There is always a minder there who will escort you and your guide, if you have one, through the caves. If you are not bringing your own guide, the minder may or may not speak English. The person in charge of the site since its opening is an old man from the area remembered by most visitors as a knowledgeable and passionate guide. He speaks English and is fascinated by Laas Geel. He was the shepherd who guided the first scientists into the caves.
Sadly, when I visited, he was not there and his son took over his responsibilities. Unfortunately, the son did not seem to have any interest in Laas Geel, touched the paintings with his bare hands and looked high on khat. He also spoke no English. It was quite sad to see such little interest in something so valuable and at risk of disappearance if proper conservation efforts are not put in place.
At the end of our visit a visitors book was presented so we could leave our thoughts. Then I realised that the last visitor to the site, or at least the last one to leave a comment, had been there two weeks before our visit.
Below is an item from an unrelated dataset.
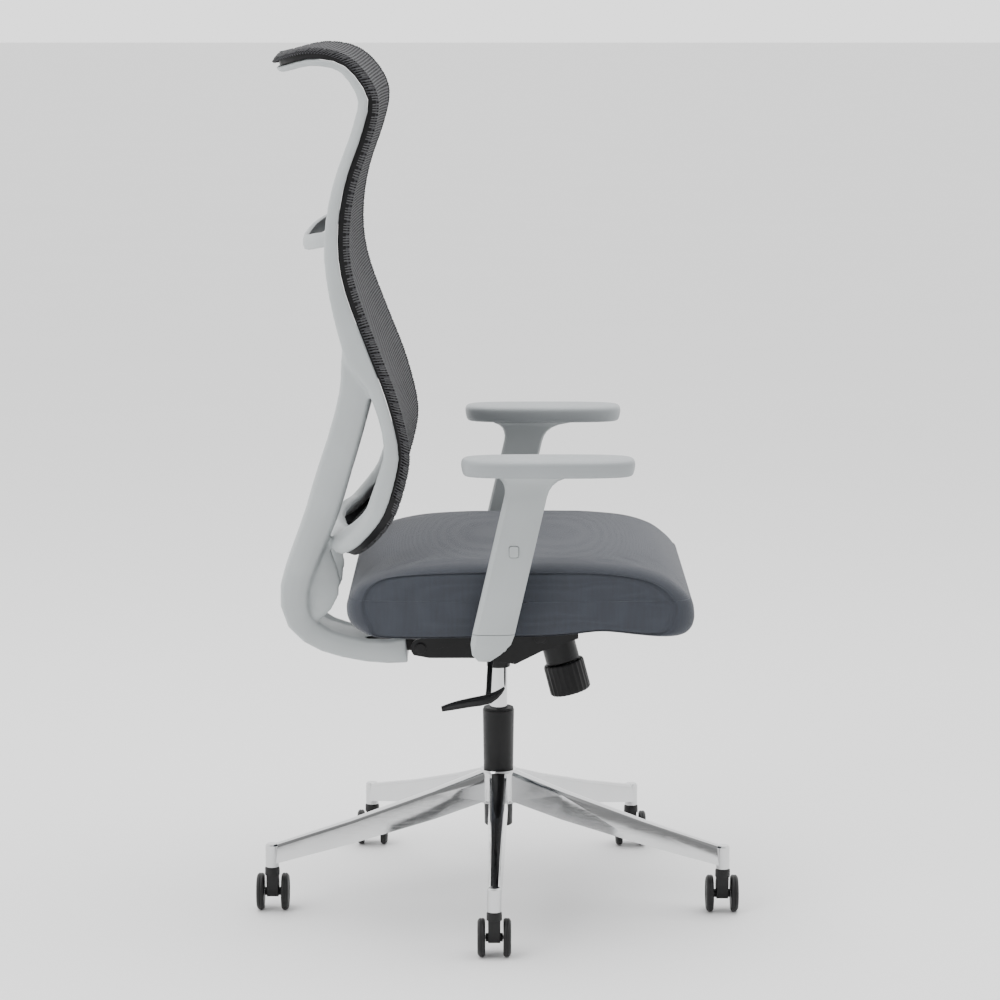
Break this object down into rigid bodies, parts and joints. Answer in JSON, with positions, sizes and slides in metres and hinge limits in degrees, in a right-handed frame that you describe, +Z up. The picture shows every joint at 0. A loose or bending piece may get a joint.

What to bring to Laas Geel
It is important to be appropriately dressed for a visit to Laas Geel as there are a lot of shelters and sites you can visit but you need the right footwear. A pair of sports shoes will do but make sure they have some grip as the rocks can be slippery. As a woman I did not cover my head in Laas Geel. It was just me, my friend,our guide and the local keeper and it was extremely hot so I wanted to wear a hat instead. Sunscreen and a hat are indeed necessary as there is little shade beyond the shelters themselves. I was also attacked by tsetse flies at the entrance so beware and bring repellent.